Now, SIP, or as I prefer to call it SIP Trunking, is generally sold exclusively to business customers. When SIP was first launched it provided a ‘like for like’ ISDN replacement. Business customers would have an onsite system, known as a Private Branch Exchange (PBX), which would be serviced by ISDN channels, usually between 2 and 30. By using SIP Trunking, these businesses were able to simply replace their ISDN channels with SIP channels, retaining their existing PBX.

That’s the key difference between the two products: If your customer wants to keep their existing on premise PBX, they need to use SIP. If your customer wants to replace their PBX, they need VoIP.

What should you sell?

Ok, so now you know your customers’ requirements, but what about your needs? Your business exists to thrive and make a profit, so which solution is likely to be the most profitable and efficient for you?

This is where I have to try not to be biased. As the SIP Product Manager here at Digital Wholesale Solutions, and an ex PBX engineering scheduler, I’ve lived and breathed these products for many years and have an affection for good old fashioned onsite “Tin”. If, like me, you are familiar with a PBX, you may even maintain them and sell them, then you will undoubtedly prefer the SIP Trunking route. It is just as profitable as fully hosted systems, when you bundle in new PBX equipment and maintenance, not to mention connectivity.
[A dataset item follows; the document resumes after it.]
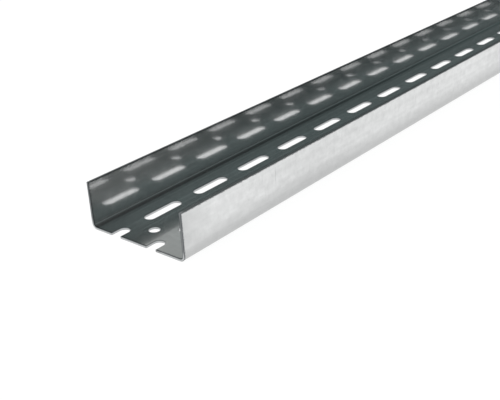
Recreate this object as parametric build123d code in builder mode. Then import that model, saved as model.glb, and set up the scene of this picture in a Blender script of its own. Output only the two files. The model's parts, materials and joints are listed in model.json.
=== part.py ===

As an experienced CP, the reason to sell SIP will already be clear at this point, but for those that are new to the solution, I’ll explain. There are many customers out there who prefer on premise PBX equipment. In fact, in a recent survey by The SIP School, over 50% of companies still used a PBX, so the opportunity should not be underestimated. It is well worth taking SIP as a product, but, if you’re not a PBX savvy CP, make sure you know one. Alternatively, you can provide something to bypass the PBX, such as an ISDN to SIP Converter. If you’re interested in learning more about the ISDN to SIP Converters keep your eyes peeled as we will be publishing more soon.

Now onto VoIP. Despite being a SIP Trunking and PBX champion I have to admit, Hosted Voice, VoIP, Cloud Telephony or whatever you want to call it, is the future of voice. An onsite PBX has a life span of around 10 years, depending on how desperately your customer intends to sweat their assets but ultimately, a decision will need to be made. Again, it comes down to your customers’ wants and needs, but who wouldn’t want new future ready IP handsets, an online management portal with call statistics and Cloud call recording, reporting and queuing, all accessed and managed by the customer themselves?

Here’s where VoIP becomes a much more attractive option than your traditional SIP Trunking and PBX. It can offer so much more at the same price, if not slightly more competitive than PBX options. Not to mention how extremely easy hosted seats are to maintain, provide, and support for new telecoms or IT providers looking to sell into this space.

Before I wrap up the debate, I have got to highlight the SIP products on the market, such as HV.Select SIP, that offer features that on premise PBX customers want, and need, even though they’re not ready to move to a fully hosted solution. Features including an online portal, Cloud call recording, reporting and more.

It’s no longer a case of “should I sell SIP or VoIP?” It’s a case of why on earth wouldn’t you sell them? VoIP is the future, and SIP is the stepping stone for those not ready make the leap just yet. If you’re not selling them both, you should be.